L’Etat va-t-il enfin améliorer la distribution de l’eau en Guadeloupe ? Sébastien Lecornu, le secrétaire d’Etat auprès du ministre de la transition énergétique, et Annick Girardin, la ministre des outre-mer, ont en tout cas auditionné tous les acteurs de ce dossier, samedi 3 mars. Une journée studieuse qui s’est achevée par un grand tour de table à huis clos avec les présidents de communauté de communes et d’agglomération, les organismes qui gèrent et distribuent l’eau, plusieurs parlementaires, et chose inédite, les représentants des usagers. Avec l’objectif de trouver une solution pour mettre un terme aux coupures d’eau.

La situation exaspère une population guadeloupéenne en colère contre ses élus. A cause d’un manque d’entretien du réseau, près de 60 % de l’eau produite s’échappe dans la nature. Casses régulières, fuites qu’il faut colmater, ruptures de canalisation… Les coupures durent parfois jusqu’à dix jours dans certains endroits. Il n’est pas rare en se rendant à Basse-Terre de croiser des geysers d’eau qui s’échappent de conduite comme du pétrole d’un derrick.

Selon certaines estimations, il faudrait au bas mot plus de 600 millions d’euros pour financer les travaux conséquents. En mai 2015, de passage en Guadeloupe, le président François Hollande avait promis de mettre la main à la poche. Seule condition : se mettre d’accord pour trouver une gouvernance unique de la production et de la distribution de l’eau potable alors qu’il y a actuellement une dizaine d’opérateurs, selon l’Observatoire de l’eau.

Barrages routiers

Aujourd’hui, le gouvernement d’Edouard Philippe n’entend pas signer de chèque en blanc. Il y a quelques semaines, le président (La République en marche) de la région, Ary Chalus, avait assuré que le gouvernement s’engagerait à hauteur de 400 millions d’euros. Samedi soir pourtant, les membres du gouvernement n’ont présenté aucun engagement chiffré de l’Etat. Juste affiché leur intention d’accompagner financièrement les collectivités locales à condition qu’elles adoptent un plan de modernisation des réseaux.
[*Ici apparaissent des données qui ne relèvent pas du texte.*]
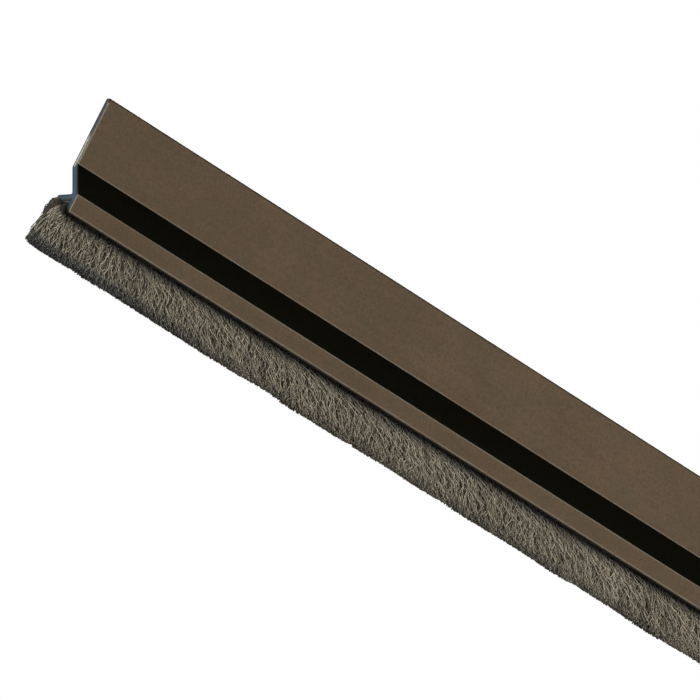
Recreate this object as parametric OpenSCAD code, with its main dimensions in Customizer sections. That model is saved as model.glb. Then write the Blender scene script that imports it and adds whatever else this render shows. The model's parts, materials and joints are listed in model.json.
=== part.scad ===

Depuis la visite officielle du premier ministre, début novembre 2017, le dossier a progressé. Ary Chalus a obtenu un premier plan d’urgence de 71 millions d’euros, avec un engagement du département sous l’impulsion des présidents des Etablissements publics de coopération intercommunale, compétents dans ce domaine. L’Etat s’est engagé dans ce plan d’urgence à hauteur de 7,7 millions d’euros. Les premiers travaux doivent commencer à Baie-Mahault. Deux réservoirs d’eau de 2 000 m3 chacun vont être rénovés par la communauté d’agglomération de Cap Excellence. Construits il y a dix ans, ils n’ont jamais été mis en service. Montant de l’opération : 758 000 euros.

Au-delà des travaux d’urgence, le gouvernement propose aux responsables de contractualiser un plan de financement quinquennal, décidé en fonction d’une expertise des ingénieurs du Centre d’études et d’expertise sur les risques, l’environnement, la mobilité et l’aménagement. Au sortir de la réunion de samedi, les élus et les membres du gouvernement étaient satisfaits, mais pas les représentants des consommateurs.

Plusieurs mobilisations de consommateurs en colère ont déjà eu lieu. Des barrages routiers ont été mis en place et vite démantelés par les forces de l’ordre. Goyave, Capesterre-Belle-Eau, Les Abymes en Grande-Terre… aucune de ces communes n’échappe aux « tours d’eau », y compris celles qui sont très touristiques comme Sainte-Anne ou Saint-François, dans le sud Grande-Terre. Mis en place il y a maintenant un peu plus de trois ans, ils consistent à organiser des coupures d’eau dites « solidaires » afin d’éviter que les mêmes secteurs soient privés d’eau une bonne partie de l’année. Un comble alors que la Guadeloupe reçoit tous les ans des milliards de mètres cubes d’eau de pluie.